___ Information given ___
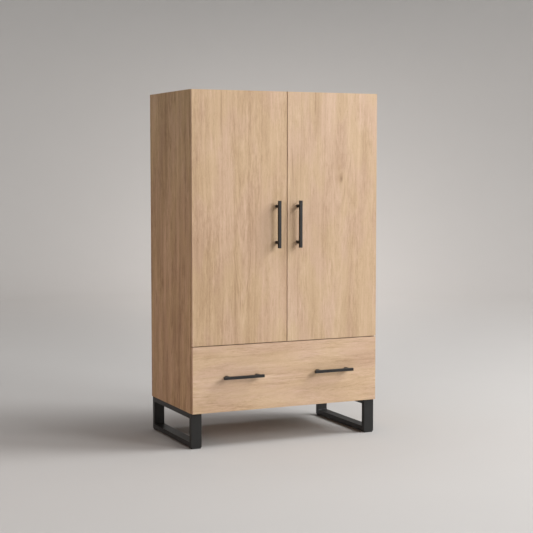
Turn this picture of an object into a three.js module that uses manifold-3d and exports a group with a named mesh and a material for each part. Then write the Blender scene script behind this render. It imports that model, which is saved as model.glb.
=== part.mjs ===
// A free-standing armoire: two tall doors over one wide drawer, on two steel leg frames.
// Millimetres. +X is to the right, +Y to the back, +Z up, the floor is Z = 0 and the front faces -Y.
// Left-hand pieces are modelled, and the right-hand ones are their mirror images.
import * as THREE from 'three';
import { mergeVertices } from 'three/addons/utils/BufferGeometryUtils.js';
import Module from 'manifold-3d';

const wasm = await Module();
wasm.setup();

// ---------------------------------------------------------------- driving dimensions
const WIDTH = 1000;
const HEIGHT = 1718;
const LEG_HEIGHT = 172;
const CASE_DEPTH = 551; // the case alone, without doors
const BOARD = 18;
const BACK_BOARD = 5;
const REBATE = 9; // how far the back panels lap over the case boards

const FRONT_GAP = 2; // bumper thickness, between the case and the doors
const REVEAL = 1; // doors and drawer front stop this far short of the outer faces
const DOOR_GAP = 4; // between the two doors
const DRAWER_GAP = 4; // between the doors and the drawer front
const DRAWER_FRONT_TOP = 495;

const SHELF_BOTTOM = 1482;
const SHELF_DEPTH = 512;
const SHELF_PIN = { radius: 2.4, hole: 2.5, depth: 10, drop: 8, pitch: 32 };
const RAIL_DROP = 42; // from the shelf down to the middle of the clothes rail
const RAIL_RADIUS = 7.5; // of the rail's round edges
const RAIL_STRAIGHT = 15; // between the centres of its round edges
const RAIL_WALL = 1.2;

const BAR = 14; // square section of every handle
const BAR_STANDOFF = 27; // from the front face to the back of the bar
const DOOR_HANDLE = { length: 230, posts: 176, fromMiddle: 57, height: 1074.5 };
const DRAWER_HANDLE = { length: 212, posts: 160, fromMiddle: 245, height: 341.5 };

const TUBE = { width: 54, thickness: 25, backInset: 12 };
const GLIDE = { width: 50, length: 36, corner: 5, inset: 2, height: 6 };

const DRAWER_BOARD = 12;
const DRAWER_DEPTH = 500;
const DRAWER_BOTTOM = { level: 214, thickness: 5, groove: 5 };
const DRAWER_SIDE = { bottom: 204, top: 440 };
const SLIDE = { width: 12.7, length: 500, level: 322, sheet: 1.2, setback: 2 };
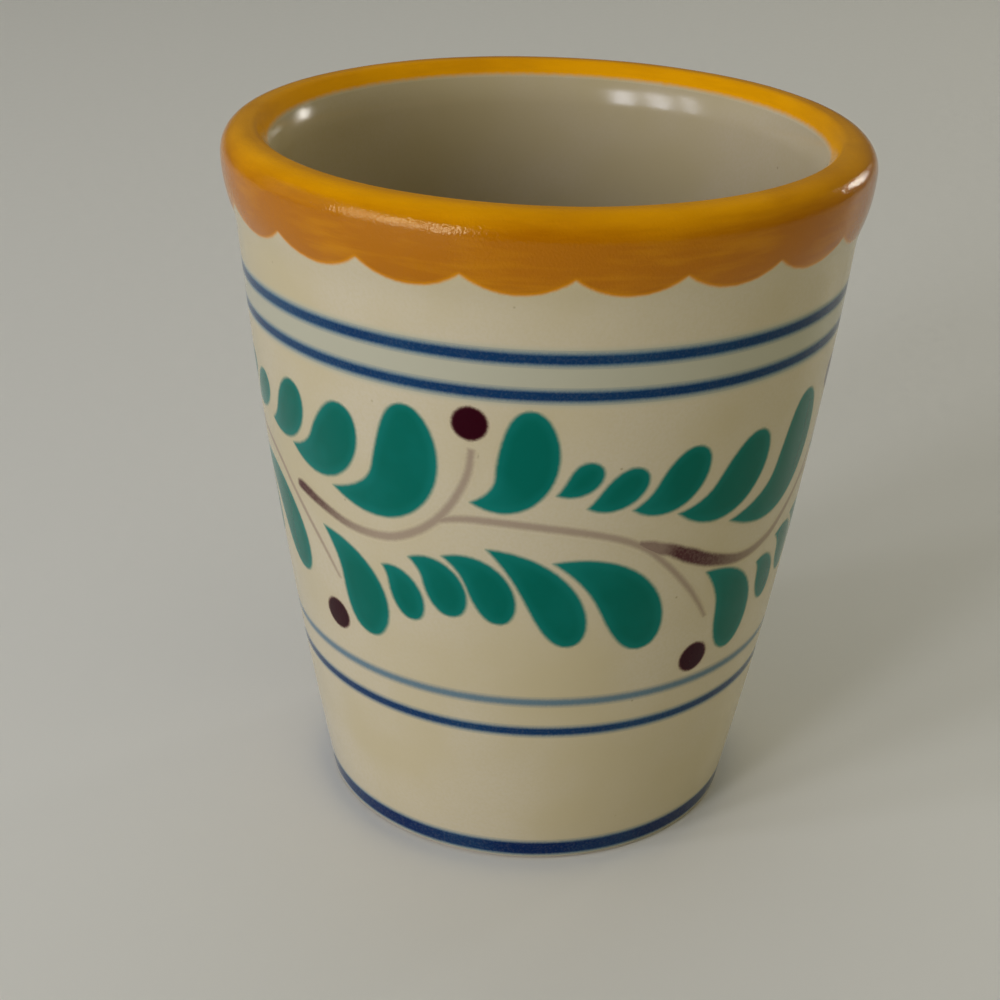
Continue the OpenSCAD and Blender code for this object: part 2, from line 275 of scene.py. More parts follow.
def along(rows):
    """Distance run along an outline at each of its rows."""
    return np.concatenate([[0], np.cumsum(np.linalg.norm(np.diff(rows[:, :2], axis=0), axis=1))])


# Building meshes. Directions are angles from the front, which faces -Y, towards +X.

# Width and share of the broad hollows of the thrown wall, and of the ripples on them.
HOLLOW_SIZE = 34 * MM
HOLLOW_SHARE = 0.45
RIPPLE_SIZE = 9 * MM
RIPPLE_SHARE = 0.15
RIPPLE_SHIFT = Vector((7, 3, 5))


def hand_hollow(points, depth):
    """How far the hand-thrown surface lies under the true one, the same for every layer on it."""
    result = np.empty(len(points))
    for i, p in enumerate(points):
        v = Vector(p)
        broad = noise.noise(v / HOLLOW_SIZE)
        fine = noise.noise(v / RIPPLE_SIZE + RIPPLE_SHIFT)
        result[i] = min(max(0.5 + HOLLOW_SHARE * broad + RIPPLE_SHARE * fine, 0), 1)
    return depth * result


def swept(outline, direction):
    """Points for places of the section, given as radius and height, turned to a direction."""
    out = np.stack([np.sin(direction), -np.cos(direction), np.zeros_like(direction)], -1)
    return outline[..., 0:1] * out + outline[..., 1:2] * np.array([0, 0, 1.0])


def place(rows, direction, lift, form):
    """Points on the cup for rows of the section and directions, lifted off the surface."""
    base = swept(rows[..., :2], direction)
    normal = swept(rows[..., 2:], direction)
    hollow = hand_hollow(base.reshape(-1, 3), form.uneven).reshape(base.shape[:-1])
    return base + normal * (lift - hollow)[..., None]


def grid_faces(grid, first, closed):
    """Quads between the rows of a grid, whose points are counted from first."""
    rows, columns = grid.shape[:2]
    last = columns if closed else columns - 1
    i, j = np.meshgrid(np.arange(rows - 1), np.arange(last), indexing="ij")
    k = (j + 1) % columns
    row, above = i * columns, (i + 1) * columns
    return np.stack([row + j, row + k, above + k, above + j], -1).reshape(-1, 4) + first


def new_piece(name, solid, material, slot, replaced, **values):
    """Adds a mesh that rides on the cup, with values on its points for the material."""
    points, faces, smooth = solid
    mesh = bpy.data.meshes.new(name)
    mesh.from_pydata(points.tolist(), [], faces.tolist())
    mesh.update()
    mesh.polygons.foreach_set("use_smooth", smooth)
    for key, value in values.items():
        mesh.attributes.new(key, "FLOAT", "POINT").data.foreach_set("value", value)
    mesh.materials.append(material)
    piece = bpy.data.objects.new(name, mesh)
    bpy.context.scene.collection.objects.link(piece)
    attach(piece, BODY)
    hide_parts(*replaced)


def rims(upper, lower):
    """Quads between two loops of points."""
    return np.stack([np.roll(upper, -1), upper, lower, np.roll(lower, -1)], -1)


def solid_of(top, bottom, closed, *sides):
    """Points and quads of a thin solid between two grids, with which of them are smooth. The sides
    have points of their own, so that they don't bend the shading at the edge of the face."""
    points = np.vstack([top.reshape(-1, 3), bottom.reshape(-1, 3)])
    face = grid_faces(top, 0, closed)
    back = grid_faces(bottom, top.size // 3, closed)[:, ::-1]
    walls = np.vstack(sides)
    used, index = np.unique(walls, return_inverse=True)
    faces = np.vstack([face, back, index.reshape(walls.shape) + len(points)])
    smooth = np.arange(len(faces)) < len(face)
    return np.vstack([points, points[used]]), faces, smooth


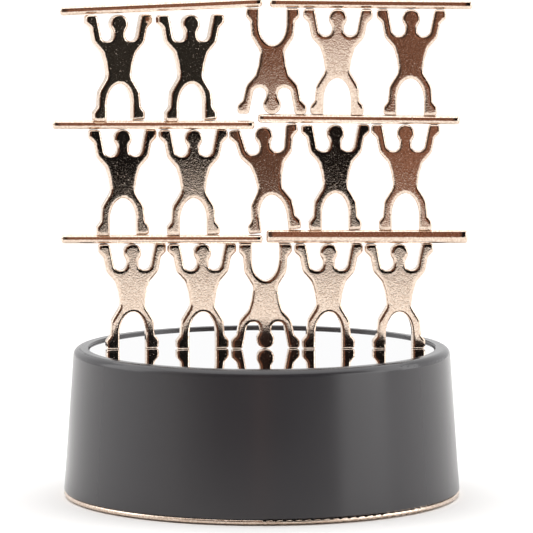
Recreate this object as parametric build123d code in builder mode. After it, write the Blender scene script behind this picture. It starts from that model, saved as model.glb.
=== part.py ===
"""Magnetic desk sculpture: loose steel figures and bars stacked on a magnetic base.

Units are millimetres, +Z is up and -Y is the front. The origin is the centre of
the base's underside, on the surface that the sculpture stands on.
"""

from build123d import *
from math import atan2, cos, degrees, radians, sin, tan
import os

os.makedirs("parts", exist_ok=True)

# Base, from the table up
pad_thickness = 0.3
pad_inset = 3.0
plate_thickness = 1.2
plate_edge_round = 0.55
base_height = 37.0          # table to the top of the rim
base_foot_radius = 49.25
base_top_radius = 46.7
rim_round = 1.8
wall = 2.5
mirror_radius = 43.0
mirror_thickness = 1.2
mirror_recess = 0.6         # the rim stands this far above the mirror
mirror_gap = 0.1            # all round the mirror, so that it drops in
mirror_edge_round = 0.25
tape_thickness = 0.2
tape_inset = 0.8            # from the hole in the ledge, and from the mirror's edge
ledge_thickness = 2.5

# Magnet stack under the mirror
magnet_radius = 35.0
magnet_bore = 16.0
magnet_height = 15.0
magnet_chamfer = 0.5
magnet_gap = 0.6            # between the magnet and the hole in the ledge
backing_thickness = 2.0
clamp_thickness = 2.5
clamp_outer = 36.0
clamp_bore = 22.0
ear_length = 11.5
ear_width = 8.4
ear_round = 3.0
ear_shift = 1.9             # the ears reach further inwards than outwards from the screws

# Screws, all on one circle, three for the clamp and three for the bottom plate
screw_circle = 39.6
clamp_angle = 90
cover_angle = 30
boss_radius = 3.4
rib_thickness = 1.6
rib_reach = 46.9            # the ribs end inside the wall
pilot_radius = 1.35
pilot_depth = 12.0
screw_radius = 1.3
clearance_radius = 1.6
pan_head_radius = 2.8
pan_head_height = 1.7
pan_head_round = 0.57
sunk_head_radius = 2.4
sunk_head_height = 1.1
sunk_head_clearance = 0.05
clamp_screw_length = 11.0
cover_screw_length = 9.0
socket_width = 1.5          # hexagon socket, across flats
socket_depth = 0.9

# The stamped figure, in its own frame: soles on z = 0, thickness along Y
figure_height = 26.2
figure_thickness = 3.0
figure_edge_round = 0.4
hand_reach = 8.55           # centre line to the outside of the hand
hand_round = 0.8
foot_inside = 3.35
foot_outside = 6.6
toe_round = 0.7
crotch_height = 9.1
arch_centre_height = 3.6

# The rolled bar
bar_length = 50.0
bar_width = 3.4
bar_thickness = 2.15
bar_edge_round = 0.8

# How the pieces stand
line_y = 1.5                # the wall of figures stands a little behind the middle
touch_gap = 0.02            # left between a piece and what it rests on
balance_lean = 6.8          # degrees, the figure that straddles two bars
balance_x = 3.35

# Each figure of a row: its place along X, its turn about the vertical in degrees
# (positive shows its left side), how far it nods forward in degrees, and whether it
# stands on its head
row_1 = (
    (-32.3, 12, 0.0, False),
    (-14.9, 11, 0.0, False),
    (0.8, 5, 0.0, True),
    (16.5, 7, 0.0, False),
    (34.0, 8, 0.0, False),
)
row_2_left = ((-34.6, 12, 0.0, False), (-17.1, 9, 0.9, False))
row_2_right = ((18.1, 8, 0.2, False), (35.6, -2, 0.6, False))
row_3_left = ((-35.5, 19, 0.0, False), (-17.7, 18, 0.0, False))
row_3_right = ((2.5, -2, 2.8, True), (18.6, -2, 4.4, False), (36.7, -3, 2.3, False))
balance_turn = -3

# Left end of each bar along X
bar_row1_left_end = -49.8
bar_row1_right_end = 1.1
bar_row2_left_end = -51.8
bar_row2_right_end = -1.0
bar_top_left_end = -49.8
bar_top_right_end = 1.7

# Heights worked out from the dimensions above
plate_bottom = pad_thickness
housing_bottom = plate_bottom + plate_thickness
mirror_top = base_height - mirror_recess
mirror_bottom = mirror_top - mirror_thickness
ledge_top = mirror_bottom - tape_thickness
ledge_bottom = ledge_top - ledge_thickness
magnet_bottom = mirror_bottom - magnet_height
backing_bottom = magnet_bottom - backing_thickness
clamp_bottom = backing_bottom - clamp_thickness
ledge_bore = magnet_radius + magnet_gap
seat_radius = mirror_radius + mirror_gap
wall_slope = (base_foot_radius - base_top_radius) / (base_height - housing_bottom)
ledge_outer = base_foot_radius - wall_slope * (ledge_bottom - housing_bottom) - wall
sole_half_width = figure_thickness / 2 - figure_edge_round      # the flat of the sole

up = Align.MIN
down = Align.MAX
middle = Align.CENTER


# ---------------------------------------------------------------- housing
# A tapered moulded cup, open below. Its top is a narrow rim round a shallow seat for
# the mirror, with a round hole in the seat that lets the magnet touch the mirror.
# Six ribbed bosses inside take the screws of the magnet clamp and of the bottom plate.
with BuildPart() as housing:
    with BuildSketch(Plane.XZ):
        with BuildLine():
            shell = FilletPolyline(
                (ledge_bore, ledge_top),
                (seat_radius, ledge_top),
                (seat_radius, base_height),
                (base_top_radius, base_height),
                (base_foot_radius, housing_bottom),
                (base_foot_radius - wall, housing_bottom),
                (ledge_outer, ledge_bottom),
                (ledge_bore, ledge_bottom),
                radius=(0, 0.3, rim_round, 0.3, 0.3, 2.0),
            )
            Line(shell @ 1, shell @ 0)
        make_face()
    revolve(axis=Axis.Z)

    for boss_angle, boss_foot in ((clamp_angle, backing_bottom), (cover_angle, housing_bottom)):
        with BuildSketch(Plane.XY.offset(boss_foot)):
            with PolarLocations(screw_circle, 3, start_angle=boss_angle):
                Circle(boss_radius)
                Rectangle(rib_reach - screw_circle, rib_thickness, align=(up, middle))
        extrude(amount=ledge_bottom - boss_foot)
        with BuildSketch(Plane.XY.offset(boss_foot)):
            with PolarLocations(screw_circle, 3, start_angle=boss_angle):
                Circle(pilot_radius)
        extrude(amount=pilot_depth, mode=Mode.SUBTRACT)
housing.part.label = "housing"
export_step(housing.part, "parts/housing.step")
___
**To be done**
Above are the entries. Output exactly the lines beginning with the line that has "hide_parts(*replaced)" and ending with the line that has "np.roll(lower, -1)], -1)".

**Exercise answer**
    hide_parts(*replaced)


def rims(upper, lower):
    """Quads between two loops of points."""
    return np.stack([np.roll(upper, -1), upper, lower, np.roll(lower, -1)], -1)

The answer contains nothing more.